Manchin, who took the Senate floor on Wednesday, said ESG investments pose a threat to the retirement systems as the Biden administration prioritizes a “liberal policy agenda over protecting and growing the retirement accounts of 150 million Americans.”

He cited the importance of fossil fuels for the U.S. to remain a superpower in the current geopolitical atmosphere and pointed to the energy crisis in Ukraine and the European Union as a product of disinvestment.

Manchin in a statement argued that “this rule replaces a previous rule which mandated fiduciary decisions be made solely on getting the best returns.”

It's worth noting that the Department of Labor’s current rule doesn’t mandate ESG investments, but rather allows managers to take ESG factors into account when making investment decisions, in addition to considerations about risk and returns.

Meanwhile, Tester in a statement noted that at a time of high inflation, “we need to be focused on ensuring Montanans’ retirement savings are on the strongest footing possible.”

Both Manchin and Tester face reelection next year in states that are major fossil fuel producers, and where Biden lost to former President Donald Trump in the 2020 election.

How did the ESG rule come about?

The ESG rule has been through a few revisions.

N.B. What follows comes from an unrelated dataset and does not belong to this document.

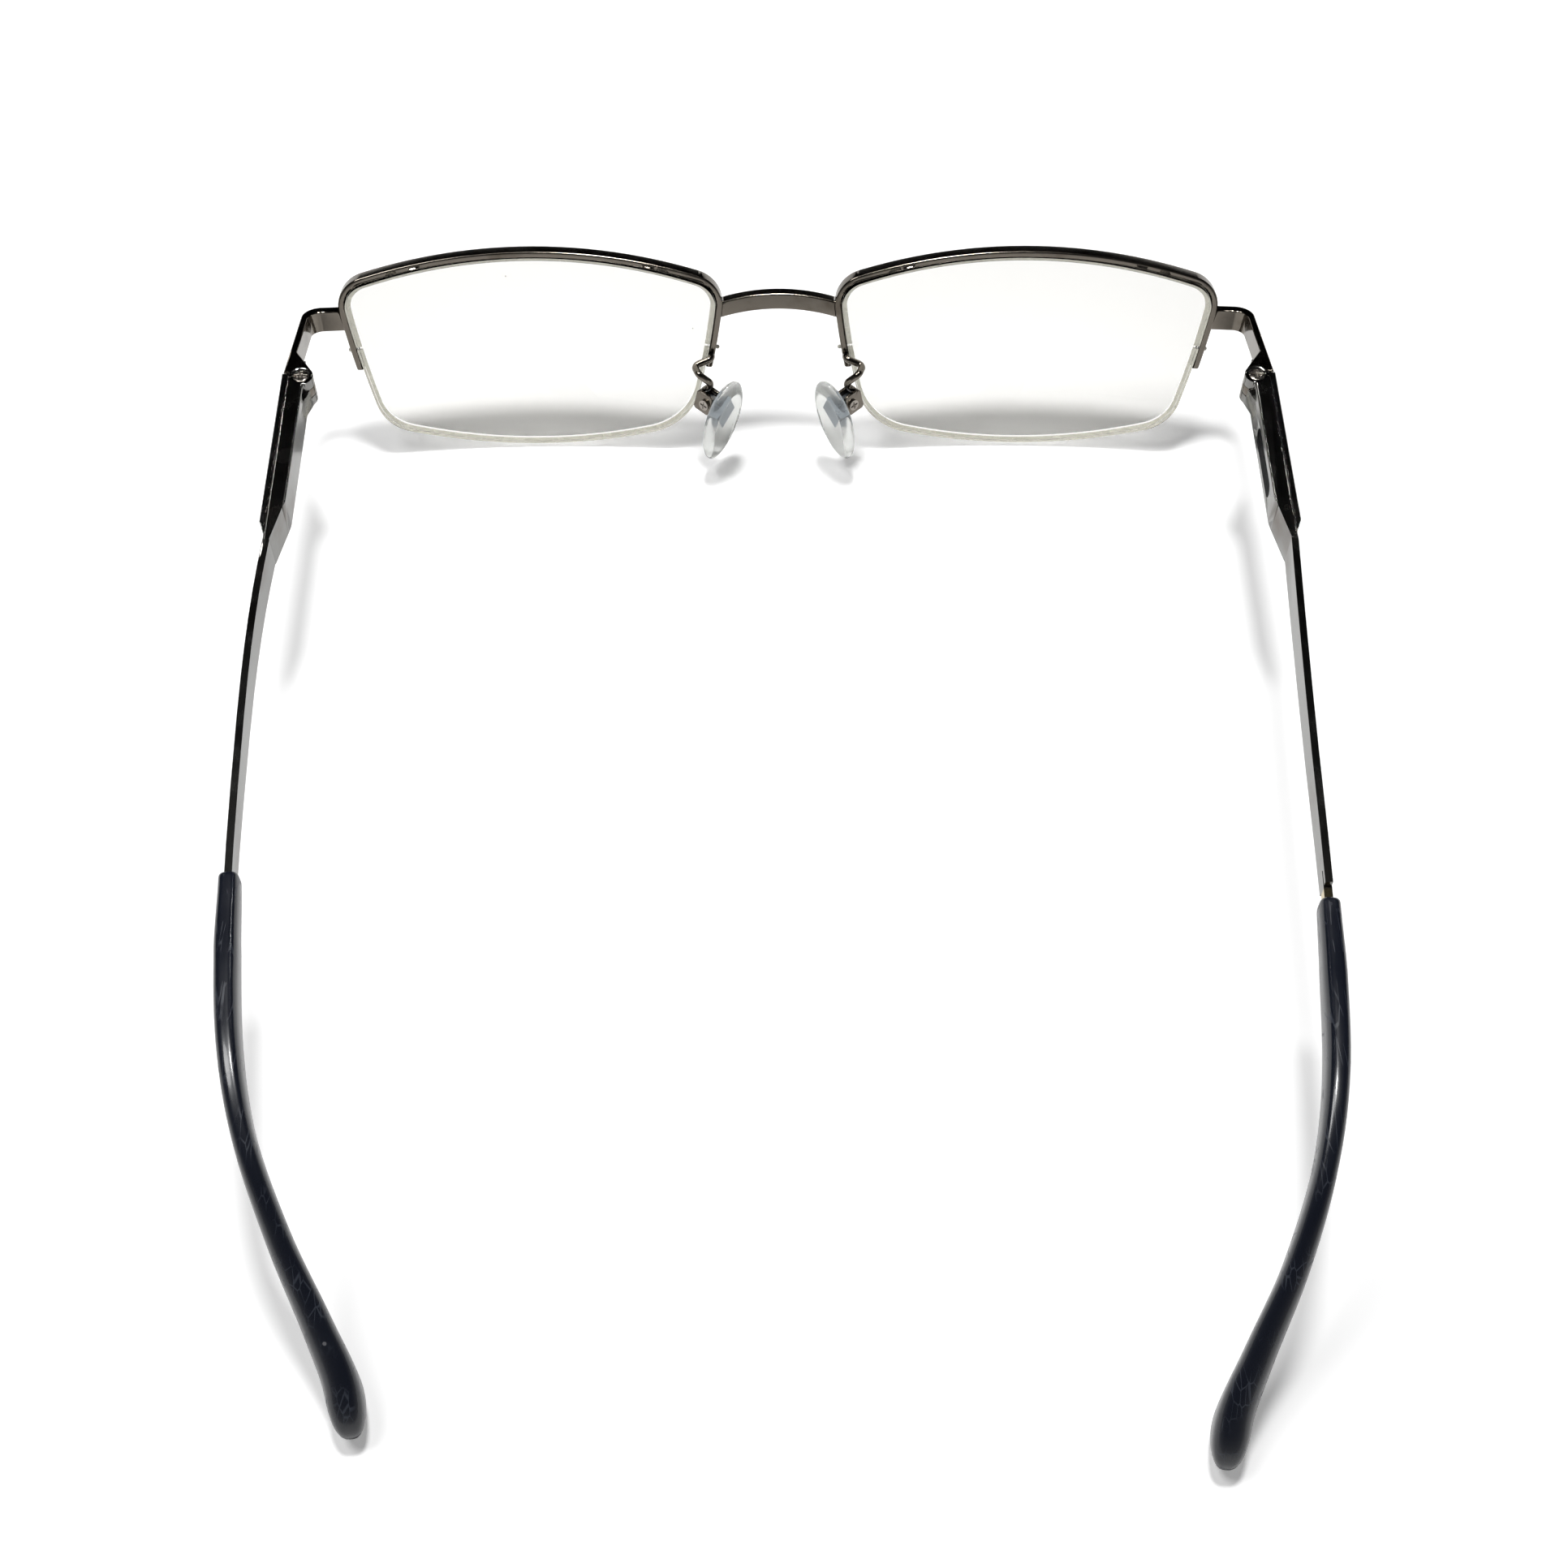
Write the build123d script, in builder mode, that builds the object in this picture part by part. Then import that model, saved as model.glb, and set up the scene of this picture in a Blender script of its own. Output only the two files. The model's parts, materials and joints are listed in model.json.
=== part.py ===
from build123d import *
import os
from math import cos, radians, sin, tan

# Half-rim eyeglasses, standing open on the lens bottoms and the two temple ends. Millimetres.
# +X is the wearer's right, +Y the way the wearer looks, +Z up.
# Each side is drawn on the right with its hinge screw at y = 0, and the left is the mirror of it.

os.makedirs("parts", exist_ok=True)

# Lenses: 51 mm wide, 18 mm apart
lens_width = 51.0
lens_height = 28.6
bridge_gap = 18.0
lens_x = (bridge_gap + lens_width) / 2
lens_y = 13.7                   # lens bottoms, in front of the hinge screws
pantoscopic_angle = 19.4        # the lens tops lean forward
wrap_angle = 0.9
lens_middle_thickness = 1.7
lens_front_radius = 150.0
lens_rear_radius = 100.0
edge_radius = 130.0             # the groove, rim and cord follow this sphere
lens_corner_overrun = 0.4       # upper corners, before rounding, outside the lens width
lens_side_drop = 3.7            # upper corners below the middle of the top
lens_bottom_rise = 4.0          # lower corners above the middle of the bottom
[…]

In 2020, the Trump administration proposed a change to the Employee Retirement Income Security Act of 1974, which oversees pension and 401(K) plans, to prioritize economic interests instead of ESG investments, according to The Washington Post.

“Private employer-sponsored retirement plans aren’t vehicles for furthering social goals or policy objectives that aren’t in the financial interest of the plan,” said Eugene Scalia, the secretary of labor during the Trump administration, per the report.

But the Biden-Harris administration's rule allows for other factors like “corporate accountability and transparency, climate, and liability risks” to be considered, as the White House stated in a press release.

Will Biden veto Senate passed ESG rule?

The executive branch also said that if the rule were to be reversed, it would allow the federal government to interfere “with the market in a manner that stands in the way of retirement plan fiduciaries’ ability to protect these hard-earned retirement savings and pensions and unnecessarily limit the options available to retirement plan participants and investors.”

Since the proposal already cleared the Republican-controlled House, it will now head to Biden’s desk. The White House said that the president will veto the bill.